YOUR SOLIN GENERATED RECIPE
Grilled Chicken and Quinoa Power Bowl with Roasted Broccoli
A vibrant power bowl featuring perfectly grilled chicken breast layered with fluffy quinoa, roasted broccoli, and a light egg white topping. Finished with crumbled feta and a drizzle of olive oil, this dish offers a satisfying balance of protein, fiber, and zesty flavor.
INGREDIENTS
4 oz Chicken Breast
1/2 cup Cooked Quinoa
1 cup Chopped Broccoli
1 tsp Olive Oil (for roasting)
1/8 cup Crumbled Feta Cheese
1 large Egg White
1 tsp Olive Oil (for dressing)
PREPARATION
Preheat your oven to 425°F. Toss the chopped broccoli with 1 teaspoon of olive oil, a pinch of salt, and pepper.
Spread the broccoli on a baking sheet and roast for 15-20 minutes until tender and slightly charred.

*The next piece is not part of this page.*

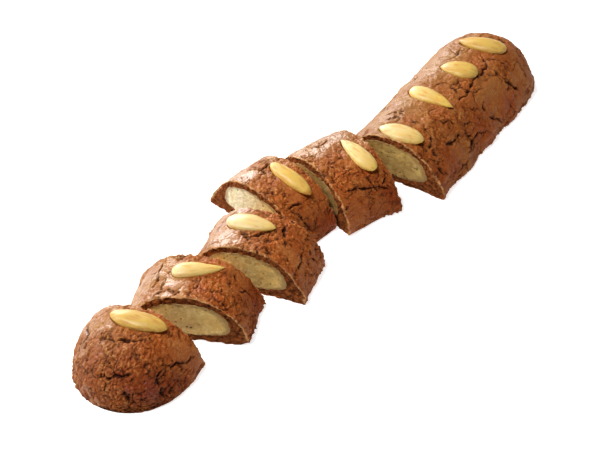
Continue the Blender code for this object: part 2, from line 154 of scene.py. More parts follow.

While the broccoli roasts, season the chicken breast with salt, pepper, and your favorite herbs. Grill the chicken over medium heat for 6-7 minutes per side until fully cooked.
Prepare quinoa according to package instructions until fluffy.
Lightly scramble the egg white in a non-stick pan until just set.
Slice the grilled chicken into strips.
Assemble the bowl by layering the quinoa as a base, topping with grilled chicken, roasted broccoli, and scrambled egg white.
Sprinkle the crumbled feta cheese over the bowl and drizzle with an extra teaspoon of olive oil for additional flavor.
Serve warm and enjoy your protein-packed power bowl.